Guillén downplayed the suggestion that this year’s Vuelta field might not pack the punch the Spanish tour has enjoyed over the past several years.

Several key names are missing, including recently crowned Tour winner Bernal, as well as injured stars Chris Froome (Ineos) and Tom Dumoulin (Sunweb). Spanish star Mikel Landa (Movistar), who’s already raced the Giro d’Italia and Vuelta, also will not start. Bora-Hansgrohe officials also confirmed three-time world champion Peter Sagan will not race the Vuelta ahead of the Yorkshire worlds in September.

Plenty of others are expected to start, including a power-packed Movistar team with defending Giro champion Richard Carapaz, world champion Alejandro Valverde and former winner Nairo Quintana. Miguel Ángel López (Astana) and Esteban Chaves (Mitchelton-Scott), both former podium finishers, as well as former winner Fabio Aru (UAE-Emirates) are also confirmed starters.

“No one comes to the Vuelta just to pedal the bike,” Guillén said. “All the top-level riders only think about winning when they are racing. I’m not worried about the intensity they bring, I am only worried about if they come or not.”

Guillén is well aware that injuries and racing priorities sometimes mean that the Vuelta is not the central focus for many of the top international riders. He also knows that the race is ideally situated on the calendar to draw the top names looking to round out their palmares at the end of a racing season.
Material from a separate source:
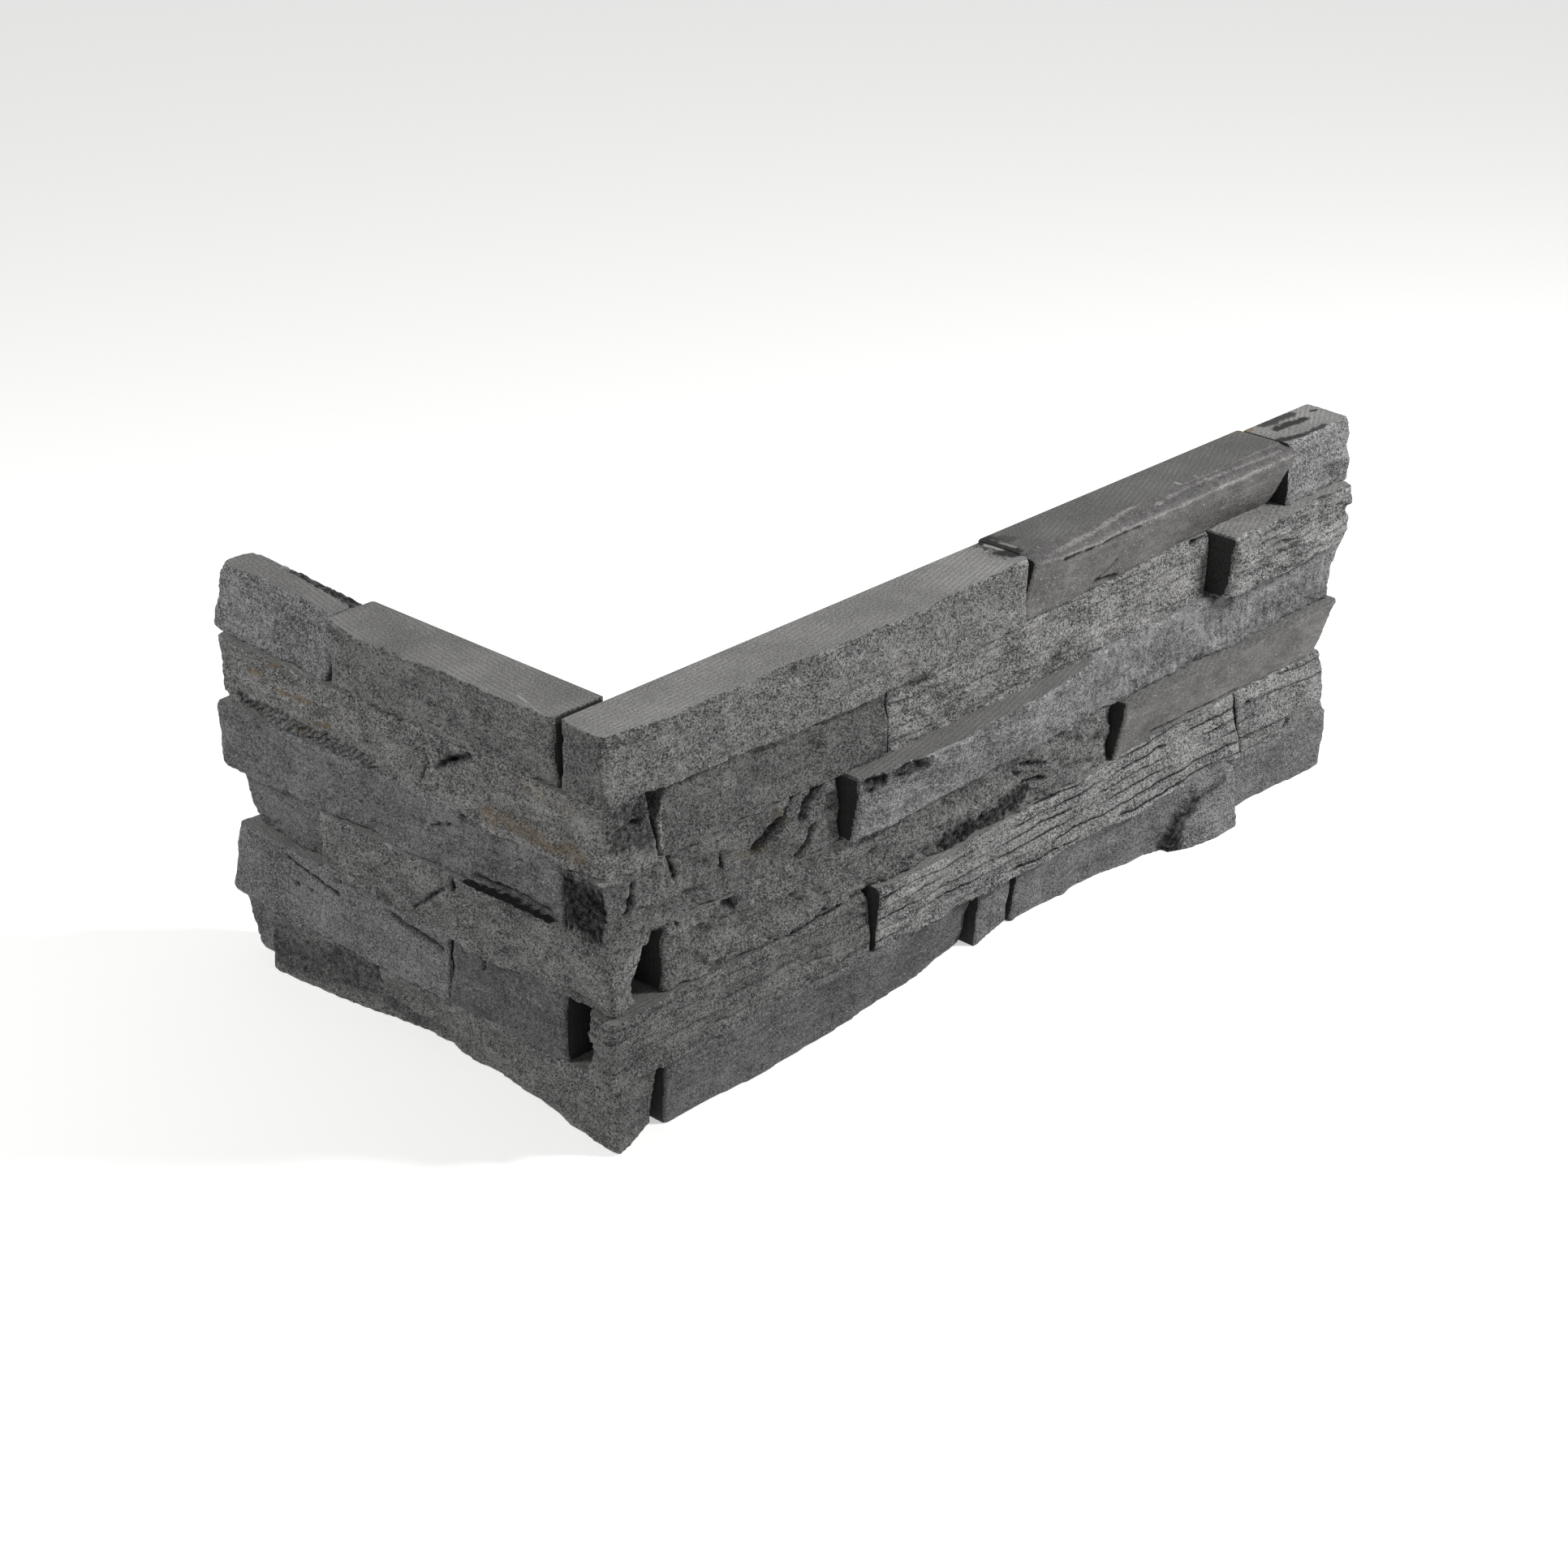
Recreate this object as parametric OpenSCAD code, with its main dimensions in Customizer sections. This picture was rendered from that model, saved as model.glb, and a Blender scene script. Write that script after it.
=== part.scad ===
// Corner unit of natural stone cladding: sawn strips of split-face stone, stacked in six
// courses and woven round an outside corner. The wall's own corner is the Z axis: the long
// leg runs along +X with its split faces towards -Y, the short leg runs along +Y with its
// split faces towards -X, and the unit stands on its sawn base at Z = 0.

/* [Unit] */
// Inner length of the long leg, from the wall's corner to its end
long_leg = 376; // [340:1:450]
// Inner length of the short leg, from the wall's corner to its end
short_leg = 176; // [150:1:220]
// Height of one course
course_h = 25; // [18:0.5:35]
// Depth of a stone from its sawn back to the mean split face
stone_depth = 20; // [18:0.5:30]

/* [Fit of the stones] */
// Gap where two stones of one leg butt end to end
butt_gap = 0.8; // [0.3:0.1:1.5]
// Gap between a corner stone's back and the stone that butts against it
corner_gap = 2.5; // [0.5:0.1:4]

/* [Stones of the long leg] */
// Corner stone of course 6, from the wall's corner to its joint
long_corner_6 = 180; // [140:1:220]
// End stone of course 6
long_end_6 = 42; // [30:1:90]
// First stone of course 5, from the wall's corner to its joint
long_first_5 = 108; // [60:1:200]
// End stone of course 5
long_end_5 = 82; // [40:1:120]
// Corner stone of course 4, from the wall's corner to its joint
long_corner_4 = 86; // [60:1:120]
// End stone of course 4
long_end_4 = 158; // [100:1:190]
// End stone of course 3
long_end_3 = 138; // [80:1:200]
// Corner stone of course 2, from the wall's corner to its joint
long_corner_2 = 103; // [60:1:180]
// End stone of course 2
long_end_2 = 57; // [35:1:100]
// First stone of course 1, from the wall's corner to its joint
long_first_1 = 164; // [100:1:190]
// Second stone of course 1
long_second_1 = 23; // [18:1:60]
// End stone of course 1
long_end_1 = 65; // [40:1:90]

/* [Stones of the short leg] */
// End stone of course 6
short_end_6 = 62; // [40:1:90]
// End stone of course 3
short_end_3 = 50; // [30:1:90]
// End stone of course 2
short_end_2 = 116; // [60:1:130]
// End stone of course 1
short_end_1 = 19; // [16:1:50]

/* [Split faces] */
// Height of the grain on a split face
grain_h = 1.1; // [0:0.1:2]
// Spacing of the relief along a split face
relief_step = 7.5; // [6:0.5:20]
// Wear of the arris between a split face and a sawn bed
arris = 0.4; // [0.2:0.1:1.5]
// Chamfer where a split face meets a sawn end
sawn_ease = 0.6; // [0.4:0.1:2]
// Chamfer where a split face meets a broken end
broken_ease = 1; // [0.5:0.5:5]

/* [Hidden] */

// Shares of the course height at which a split face has its rows of relief
levels = [0, 0.06, 0.28, 0.5, 0.72, 0.94, 1];
// Number of steps in the relief of a broken end, from its back to its split face
end_steps = 4;
// Lengths and weights of the three waves that a split face is made of
waves = [[53, 37, 0.5], [21, 16, 0.3], [12, 11, 0.2]];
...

Other possible GC contenders reportedly considering to start include Geraint Thomas (Ineos), defending champion Simon Yates (Mitchelton-Scott) and Jumbo-Visma’s Steven Kruijswijk or Primoz Roglic.

Other top names could include Mark Cavendish (Dimension Data), Elia Viviani and Philippe Gilbert (Deceuninck-Quick-Step), Caleb Ewan and Thomas De Gendt (Lotto-Soudal), Fernando Gaviria and Tadej Pogacar (UAE-Emirates) and Rafa Majka (Bora-Hansgrohe).

The Vuelta packs enough prestige to attract the top stage racers across the international peloton, more so now than ever. This year’s more balanced course will see the GC fight spread out over three weeks.

“What the public wants to see is the big fight, the struggle, the suffering, and understanding what cyclists can do no one else can,” he said. “That’s why we love it so much.”

The 2019 Vuelta begins in Torrevieja on August 24 with a team time trial and concludes in Madrid on September 15.